Repeat everything from the line holding "base_plate();" to the line holding "bpy.data.objects.remove(obj)", inclusive, exactly. Leave out the rest.

→ **Supplied data**:
•••

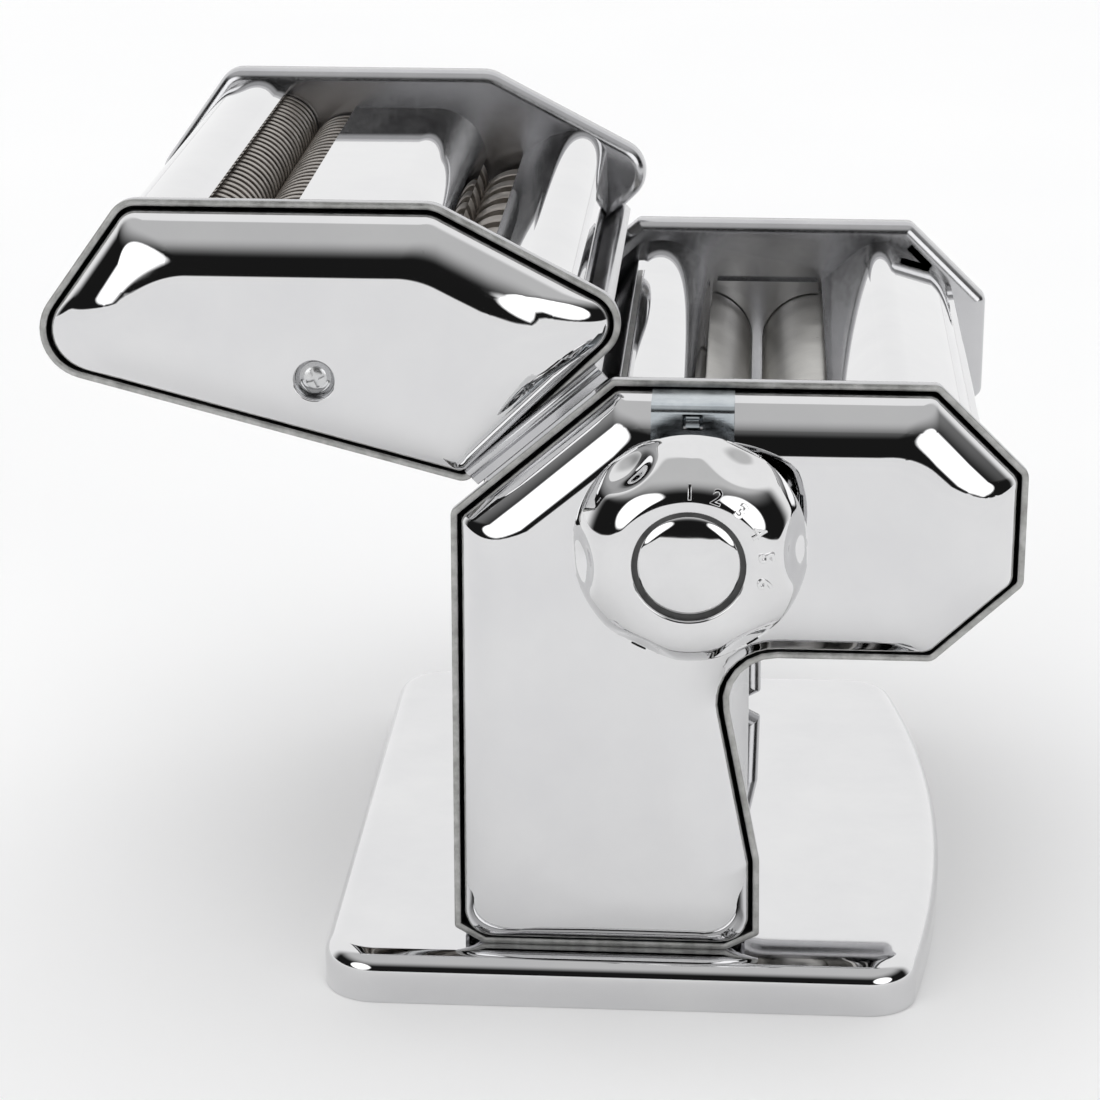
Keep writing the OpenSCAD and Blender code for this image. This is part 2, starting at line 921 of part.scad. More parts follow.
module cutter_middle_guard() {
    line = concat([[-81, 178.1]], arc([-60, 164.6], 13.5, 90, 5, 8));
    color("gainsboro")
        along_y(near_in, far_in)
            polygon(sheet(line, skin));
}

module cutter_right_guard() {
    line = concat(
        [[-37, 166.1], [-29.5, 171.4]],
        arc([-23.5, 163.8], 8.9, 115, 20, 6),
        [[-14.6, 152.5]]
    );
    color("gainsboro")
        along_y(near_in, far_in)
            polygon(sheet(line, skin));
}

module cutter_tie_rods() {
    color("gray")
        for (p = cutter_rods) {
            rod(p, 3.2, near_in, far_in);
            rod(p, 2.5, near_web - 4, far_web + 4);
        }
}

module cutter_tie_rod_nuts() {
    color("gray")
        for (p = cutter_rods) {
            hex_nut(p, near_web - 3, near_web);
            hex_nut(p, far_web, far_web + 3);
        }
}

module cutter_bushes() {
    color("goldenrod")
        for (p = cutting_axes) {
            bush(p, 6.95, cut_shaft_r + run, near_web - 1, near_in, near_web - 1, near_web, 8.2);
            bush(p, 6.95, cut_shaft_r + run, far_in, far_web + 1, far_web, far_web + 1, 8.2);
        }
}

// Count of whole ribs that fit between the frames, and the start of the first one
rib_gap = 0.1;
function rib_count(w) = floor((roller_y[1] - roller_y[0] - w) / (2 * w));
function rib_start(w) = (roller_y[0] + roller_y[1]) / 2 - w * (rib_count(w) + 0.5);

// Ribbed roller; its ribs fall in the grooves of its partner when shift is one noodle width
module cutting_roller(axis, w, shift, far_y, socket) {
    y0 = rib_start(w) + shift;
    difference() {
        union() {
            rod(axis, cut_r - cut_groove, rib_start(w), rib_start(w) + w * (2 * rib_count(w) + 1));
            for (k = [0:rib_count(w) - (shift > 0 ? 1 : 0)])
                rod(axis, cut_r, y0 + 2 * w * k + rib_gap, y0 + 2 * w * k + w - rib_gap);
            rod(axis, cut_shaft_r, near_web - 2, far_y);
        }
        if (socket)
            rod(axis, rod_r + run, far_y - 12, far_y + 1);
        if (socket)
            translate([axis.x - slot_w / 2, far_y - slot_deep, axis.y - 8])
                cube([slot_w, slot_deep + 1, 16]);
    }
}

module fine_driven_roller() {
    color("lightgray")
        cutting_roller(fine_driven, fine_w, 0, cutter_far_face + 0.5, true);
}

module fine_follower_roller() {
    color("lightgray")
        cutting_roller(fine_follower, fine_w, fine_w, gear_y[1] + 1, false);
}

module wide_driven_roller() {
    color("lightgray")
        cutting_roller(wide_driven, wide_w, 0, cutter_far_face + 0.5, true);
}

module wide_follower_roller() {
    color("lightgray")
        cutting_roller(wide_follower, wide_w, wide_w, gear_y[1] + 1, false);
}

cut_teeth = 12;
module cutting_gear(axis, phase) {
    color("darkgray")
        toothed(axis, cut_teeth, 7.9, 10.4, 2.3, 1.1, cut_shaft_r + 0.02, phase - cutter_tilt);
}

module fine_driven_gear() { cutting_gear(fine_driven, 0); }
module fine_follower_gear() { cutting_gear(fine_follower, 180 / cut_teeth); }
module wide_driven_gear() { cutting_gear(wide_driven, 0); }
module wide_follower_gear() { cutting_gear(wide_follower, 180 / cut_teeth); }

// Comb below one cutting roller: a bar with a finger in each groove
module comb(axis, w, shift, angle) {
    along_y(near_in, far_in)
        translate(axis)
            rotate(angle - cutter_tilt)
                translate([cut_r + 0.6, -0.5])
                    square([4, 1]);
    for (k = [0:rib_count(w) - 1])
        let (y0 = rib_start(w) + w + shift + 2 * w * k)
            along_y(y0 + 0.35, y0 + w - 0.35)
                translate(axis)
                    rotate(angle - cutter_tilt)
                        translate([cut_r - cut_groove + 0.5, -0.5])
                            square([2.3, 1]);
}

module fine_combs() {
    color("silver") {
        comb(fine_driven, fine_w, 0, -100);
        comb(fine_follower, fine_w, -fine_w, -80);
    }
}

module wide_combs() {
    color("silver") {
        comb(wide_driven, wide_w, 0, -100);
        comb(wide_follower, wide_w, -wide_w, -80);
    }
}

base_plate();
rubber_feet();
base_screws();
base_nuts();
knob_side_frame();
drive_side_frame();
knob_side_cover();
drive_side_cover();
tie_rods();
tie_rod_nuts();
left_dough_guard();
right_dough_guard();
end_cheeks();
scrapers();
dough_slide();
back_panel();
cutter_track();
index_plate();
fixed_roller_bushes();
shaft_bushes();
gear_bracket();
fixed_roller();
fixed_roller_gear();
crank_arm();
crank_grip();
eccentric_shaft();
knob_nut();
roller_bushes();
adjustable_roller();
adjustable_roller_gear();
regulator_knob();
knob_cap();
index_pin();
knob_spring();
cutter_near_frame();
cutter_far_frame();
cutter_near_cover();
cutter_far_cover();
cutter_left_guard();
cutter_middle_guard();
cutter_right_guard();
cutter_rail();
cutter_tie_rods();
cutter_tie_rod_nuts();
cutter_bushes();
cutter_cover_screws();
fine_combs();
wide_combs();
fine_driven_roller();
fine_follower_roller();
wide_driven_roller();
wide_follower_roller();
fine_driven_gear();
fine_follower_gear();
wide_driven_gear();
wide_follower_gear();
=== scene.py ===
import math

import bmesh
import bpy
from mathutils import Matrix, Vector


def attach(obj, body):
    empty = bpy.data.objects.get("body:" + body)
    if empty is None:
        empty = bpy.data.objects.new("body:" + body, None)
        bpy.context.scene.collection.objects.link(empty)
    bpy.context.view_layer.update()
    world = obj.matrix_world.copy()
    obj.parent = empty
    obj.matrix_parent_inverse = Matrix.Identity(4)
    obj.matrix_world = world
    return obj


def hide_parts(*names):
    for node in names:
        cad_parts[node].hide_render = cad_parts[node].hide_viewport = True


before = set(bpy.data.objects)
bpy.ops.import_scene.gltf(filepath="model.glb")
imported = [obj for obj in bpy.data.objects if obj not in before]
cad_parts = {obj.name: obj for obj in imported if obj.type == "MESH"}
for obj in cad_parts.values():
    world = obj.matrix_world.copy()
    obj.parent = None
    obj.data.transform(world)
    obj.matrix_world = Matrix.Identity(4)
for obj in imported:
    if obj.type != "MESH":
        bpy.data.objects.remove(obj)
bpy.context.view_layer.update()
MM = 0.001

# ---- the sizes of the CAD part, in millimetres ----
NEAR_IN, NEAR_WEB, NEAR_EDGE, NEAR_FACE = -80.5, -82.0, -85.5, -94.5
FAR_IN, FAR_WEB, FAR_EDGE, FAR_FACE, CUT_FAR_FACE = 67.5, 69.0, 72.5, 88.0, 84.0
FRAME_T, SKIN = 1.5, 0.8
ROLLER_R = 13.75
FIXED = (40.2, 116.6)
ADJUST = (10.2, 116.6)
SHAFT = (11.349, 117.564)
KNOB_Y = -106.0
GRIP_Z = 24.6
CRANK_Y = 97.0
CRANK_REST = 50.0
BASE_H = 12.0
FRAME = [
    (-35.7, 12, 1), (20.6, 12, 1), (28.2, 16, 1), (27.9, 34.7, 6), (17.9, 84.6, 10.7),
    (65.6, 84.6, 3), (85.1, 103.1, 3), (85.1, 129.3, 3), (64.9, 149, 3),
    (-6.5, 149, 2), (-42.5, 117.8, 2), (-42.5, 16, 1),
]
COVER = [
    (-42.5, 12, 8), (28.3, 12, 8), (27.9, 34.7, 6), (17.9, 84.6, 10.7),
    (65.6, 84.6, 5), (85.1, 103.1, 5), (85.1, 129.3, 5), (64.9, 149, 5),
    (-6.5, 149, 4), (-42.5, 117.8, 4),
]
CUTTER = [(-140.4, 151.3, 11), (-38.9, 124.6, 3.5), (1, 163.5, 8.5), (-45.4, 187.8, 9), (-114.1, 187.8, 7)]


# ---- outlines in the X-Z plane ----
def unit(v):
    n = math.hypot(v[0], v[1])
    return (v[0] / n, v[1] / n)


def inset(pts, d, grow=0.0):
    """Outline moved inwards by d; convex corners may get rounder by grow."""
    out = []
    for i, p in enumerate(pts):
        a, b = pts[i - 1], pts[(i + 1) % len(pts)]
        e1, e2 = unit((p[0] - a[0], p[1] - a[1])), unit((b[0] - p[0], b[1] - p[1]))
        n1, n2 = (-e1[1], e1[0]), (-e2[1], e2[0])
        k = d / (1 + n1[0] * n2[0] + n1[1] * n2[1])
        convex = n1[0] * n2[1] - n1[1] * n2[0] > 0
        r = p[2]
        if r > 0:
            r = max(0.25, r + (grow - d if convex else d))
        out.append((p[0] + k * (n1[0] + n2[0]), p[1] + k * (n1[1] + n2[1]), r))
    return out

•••

→ **The answer**:
base_plate();
rubber_feet();
base_screws();
base_nuts();
knob_side_frame();
drive_side_frame();
knob_side_cover();
drive_side_cover();
tie_rods();
tie_rod_nuts();
left_dough_guard();
right_dough_guard();
end_cheeks();
scrapers();
dough_slide();
back_panel();
cutter_track();
index_plate();
fixed_roller_bushes();
shaft_bushes();
gear_bracket();
fixed_roller();
fixed_roller_gear();
crank_arm();
crank_grip();
eccentric_shaft();
knob_nut();
roller_bushes();
adjustable_roller();
adjustable_roller_gear();
regulator_knob();
knob_cap();
index_pin();
knob_spring();
cutter_near_frame();
cutter_far_frame();
cutter_near_cover();
cutter_far_cover();
cutter_left_guard();
cutter_middle_guard();
cutter_right_guard();
cutter_rail();
cutter_tie_rods();
cutter_tie_rod_nuts();
cutter_bushes();
cutter_cover_screws();
fine_combs();
wide_combs();
fine_driven_roller();
fine_follower_roller();
wide_driven_roller();
wide_follower_roller();
fine_driven_gear();
fine_follower_gear();
wide_driven_gear();
wide_follower_gear();
=== scene.py ===
import math

import bmesh
import bpy
from mathutils import Matrix, Vector


def attach(obj, body):
    empty = bpy.data.objects.get("body:" + body)
    if empty is None:
        empty = bpy.data.objects.new("body:" + body, None)
        bpy.context.scene.collection.objects.link(empty)
    bpy.context.view_layer.update()
    world = obj.matrix_world.copy()
    obj.parent = empty
    obj.matrix_parent_inverse = Matrix.Identity(4)
    obj.matrix_world = world
    return obj


def hide_parts(*names):
    for node in names:
        cad_parts[node].hide_render = cad_parts[node].hide_viewport = True


before = set(bpy.data.objects)
bpy.ops.import_scene.gltf(filepath="model.glb")
imported = [obj for obj in bpy.data.objects if obj not in before]
cad_parts = {obj.name: obj for obj in imported if obj.type == "MESH"}
for obj in cad_parts.values():
    world = obj.matrix_world.copy()
    obj.parent = None
    obj.data.transform(world)
    obj.matrix_world = Matrix.Identity(4)
for obj in imported:
    if obj.type != "MESH":
        bpy.data.objects.remove(obj)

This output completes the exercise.